··· LISTED RECORDS ···

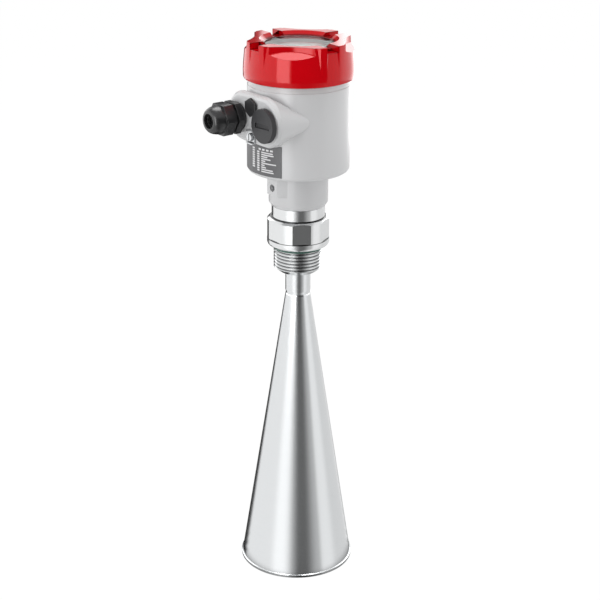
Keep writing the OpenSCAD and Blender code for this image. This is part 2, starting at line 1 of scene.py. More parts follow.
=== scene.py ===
# %% [markdown]
# # A radar level transmitter
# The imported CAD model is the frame. Every piece made here is placed by it, in metres, and rides on
# one of its bodies. The CAD model's own box is kept first, and the camera's height is measured from
# its foot.

# %% Load the frame
import math
import bmesh
import bpy
import numpy as np
from mathutils import Matrix, Vector


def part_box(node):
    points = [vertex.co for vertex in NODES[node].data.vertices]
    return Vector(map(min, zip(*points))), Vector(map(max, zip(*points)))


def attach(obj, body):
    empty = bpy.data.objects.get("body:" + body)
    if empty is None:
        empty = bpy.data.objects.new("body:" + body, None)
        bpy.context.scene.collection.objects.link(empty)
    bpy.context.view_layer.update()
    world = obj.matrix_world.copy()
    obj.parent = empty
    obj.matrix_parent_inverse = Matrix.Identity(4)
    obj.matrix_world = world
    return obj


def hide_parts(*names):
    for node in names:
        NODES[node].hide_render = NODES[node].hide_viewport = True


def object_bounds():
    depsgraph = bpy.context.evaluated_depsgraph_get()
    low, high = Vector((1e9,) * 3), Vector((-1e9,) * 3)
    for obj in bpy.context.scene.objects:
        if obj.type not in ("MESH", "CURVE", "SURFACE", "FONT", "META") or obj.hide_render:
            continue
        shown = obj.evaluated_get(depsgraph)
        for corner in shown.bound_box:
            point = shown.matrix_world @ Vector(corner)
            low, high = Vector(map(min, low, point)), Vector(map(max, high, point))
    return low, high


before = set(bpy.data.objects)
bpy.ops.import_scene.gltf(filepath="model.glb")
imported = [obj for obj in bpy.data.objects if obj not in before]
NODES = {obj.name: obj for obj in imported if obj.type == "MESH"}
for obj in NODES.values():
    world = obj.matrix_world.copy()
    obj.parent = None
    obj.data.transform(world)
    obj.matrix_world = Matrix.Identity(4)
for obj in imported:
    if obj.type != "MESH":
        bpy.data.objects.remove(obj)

CAD_BOX = [list(corner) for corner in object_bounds()]
print("CAD box", CAD_BOX, "nodes", len(NODES))

# %% [markdown]
# ## Camera
# A long lens looks slightly down on the instrument from the front. A camera could be aimed with a
# Track To constraint, but three direction vectors say exactly how it is turned: where it looks, and
# which way is right and up in its picture.

# %% Camera
CAMERA_DISTANCE = 0.9782
CAMERA_HEIGHT = 0.57436   # above the foot of the object
CAMERA_PLACE = Vector((0.0, -CAMERA_DISTANCE, CAD_BOX[0][2] + CAMERA_HEIGHT))
LENS = 91.03
LOOK_DOWN = 0.3682
YAW = 0.0016
ROLL = 0.0063   # this and the two turns above are in radians


def linked_object(name, data):
    """A new object with that data, linked into the scene."""
    made = bpy.data.objects.new(name, data)
    bpy.context.scene.collection.objects.link(made)
    return made


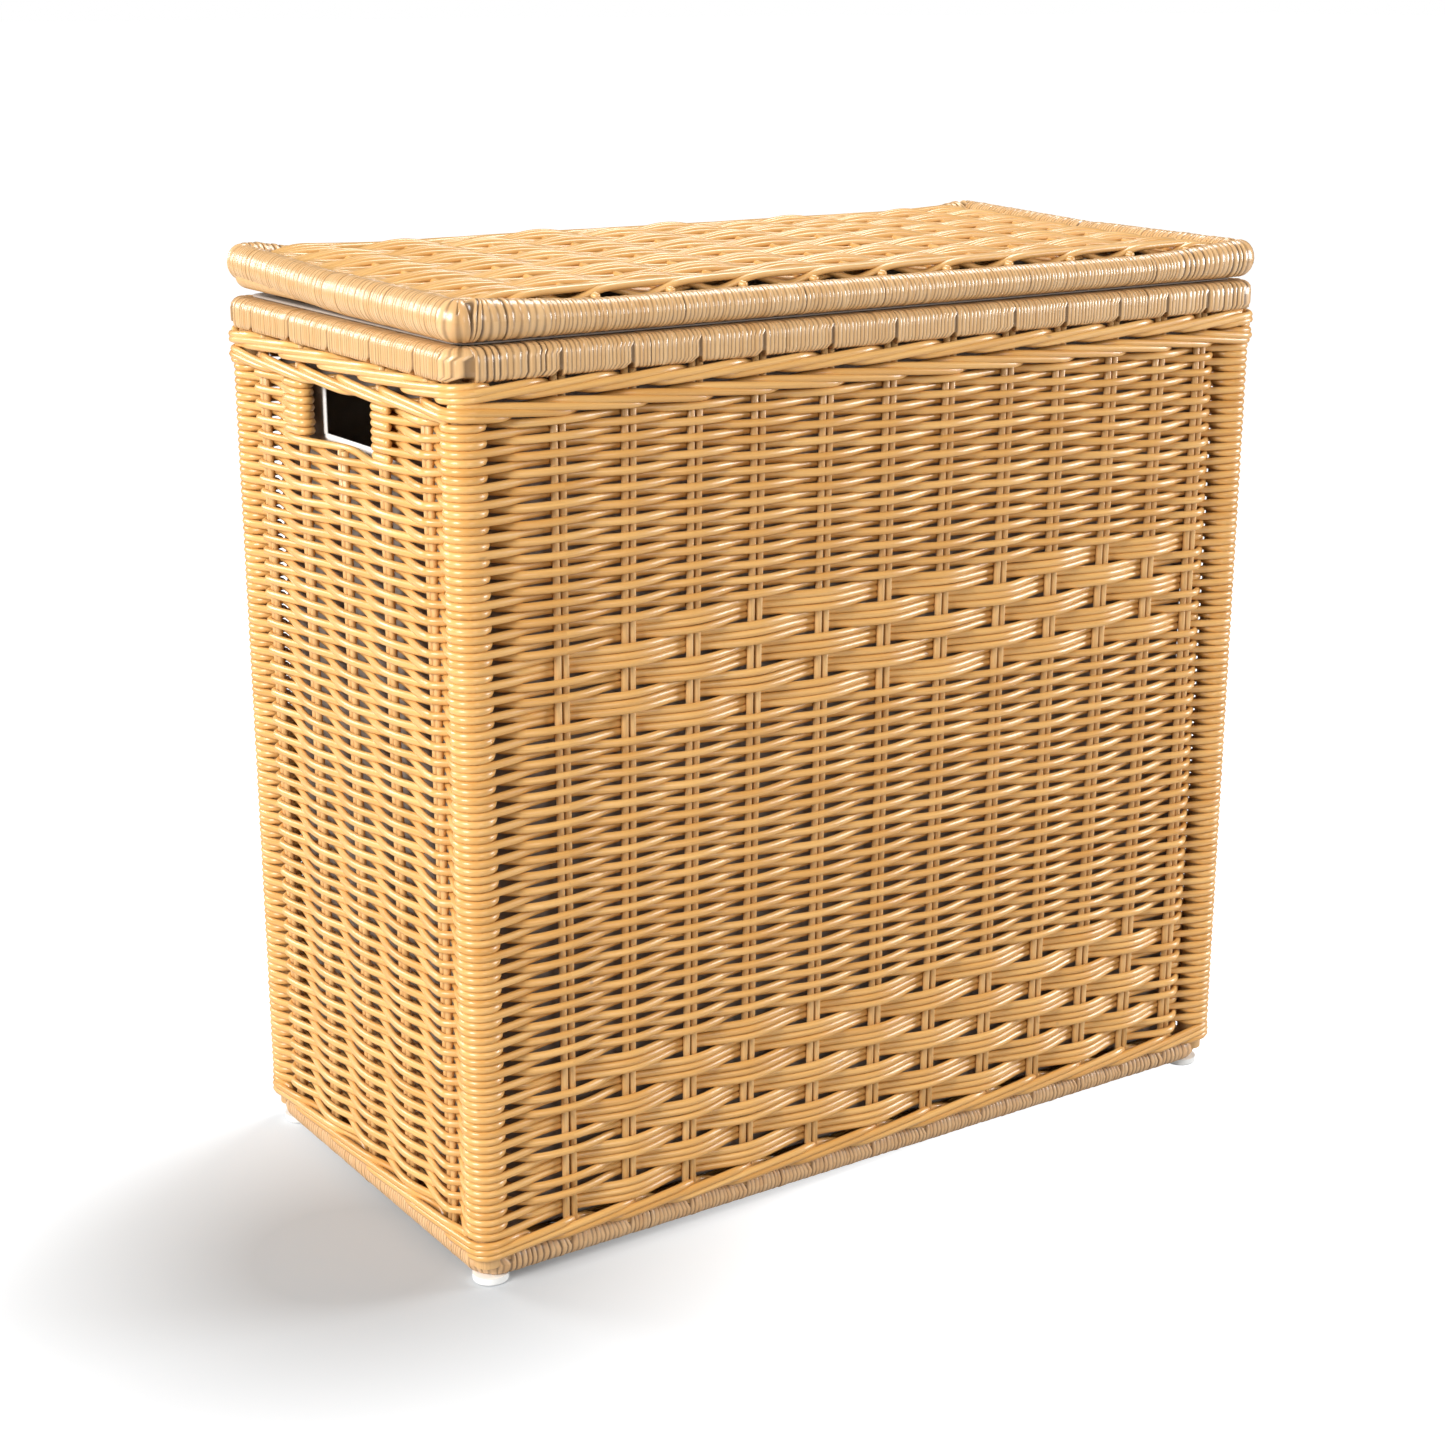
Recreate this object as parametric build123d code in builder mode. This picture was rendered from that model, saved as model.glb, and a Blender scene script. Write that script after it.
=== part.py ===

···

SHORT PROBLEM:
From the very first line of the data through the line with "in imported if" in it, please reproduce each line exactly and output nothing more.

SOLUTION TO THIS TASK:
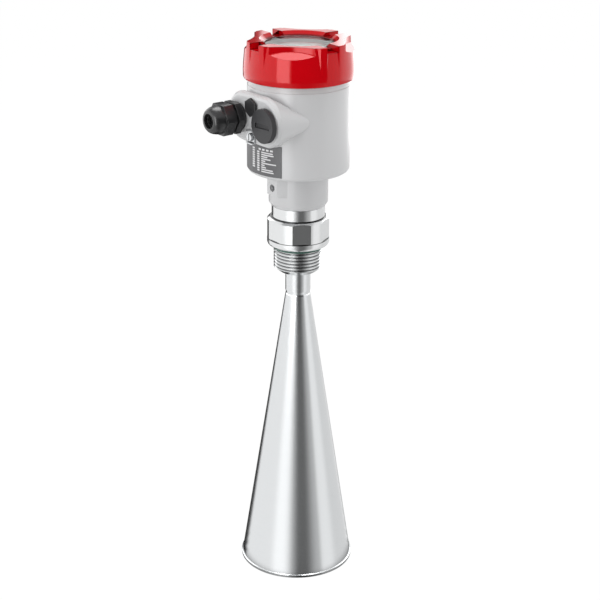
Keep writing the OpenSCAD and Blender code for this image. This is part 2, starting at line 1 of scene.py. More parts follow.
=== scene.py ===
# %% [markdown]
# # A radar level transmitter
# The imported CAD model is the frame. Every piece made here is placed by it, in metres, and rides on
# one of its bodies. The CAD model's own box is kept first, and the camera's height is measured from
# its foot.

# %% Load the frame
import math
import bmesh
import bpy
import numpy as np
from mathutils import Matrix, Vector


def part_box(node):
    points = [vertex.co for vertex in NODES[node].data.vertices]
    return Vector(map(min, zip(*points))), Vector(map(max, zip(*points)))


def attach(obj, body):
    empty = bpy.data.objects.get("body:" + body)
    if empty is None:
        empty = bpy.data.objects.new("body:" + body, None)
        bpy.context.scene.collection.objects.link(empty)
    bpy.context.view_layer.update()
    world = obj.matrix_world.copy()
    obj.parent = empty
    obj.matrix_parent_inverse = Matrix.Identity(4)
    obj.matrix_world = world
    return obj


def hide_parts(*names):
    for node in names:
        NODES[node].hide_render = NODES[node].hide_viewport = True


def object_bounds():
    depsgraph = bpy.context.evaluated_depsgraph_get()
    low, high = Vector((1e9,) * 3), Vector((-1e9,) * 3)
    for obj in bpy.context.scene.objects:
        if obj.type not in ("MESH", "CURVE", "SURFACE", "FONT", "META") or obj.hide_render:
            continue
        shown = obj.evaluated_get(depsgraph)
        for corner in shown.bound_box:
            point = shown.matrix_world @ Vector(corner)
            low, high = Vector(map(min, low, point)), Vector(map(max, high, point))
    return low, high


before = set(bpy.data.objects)
bpy.ops.import_scene.gltf(filepath="model.glb")
imported = [obj for obj in bpy.data.objects if obj not in before]
NODES = {obj.name: obj for obj in imported if obj.type == "MESH"}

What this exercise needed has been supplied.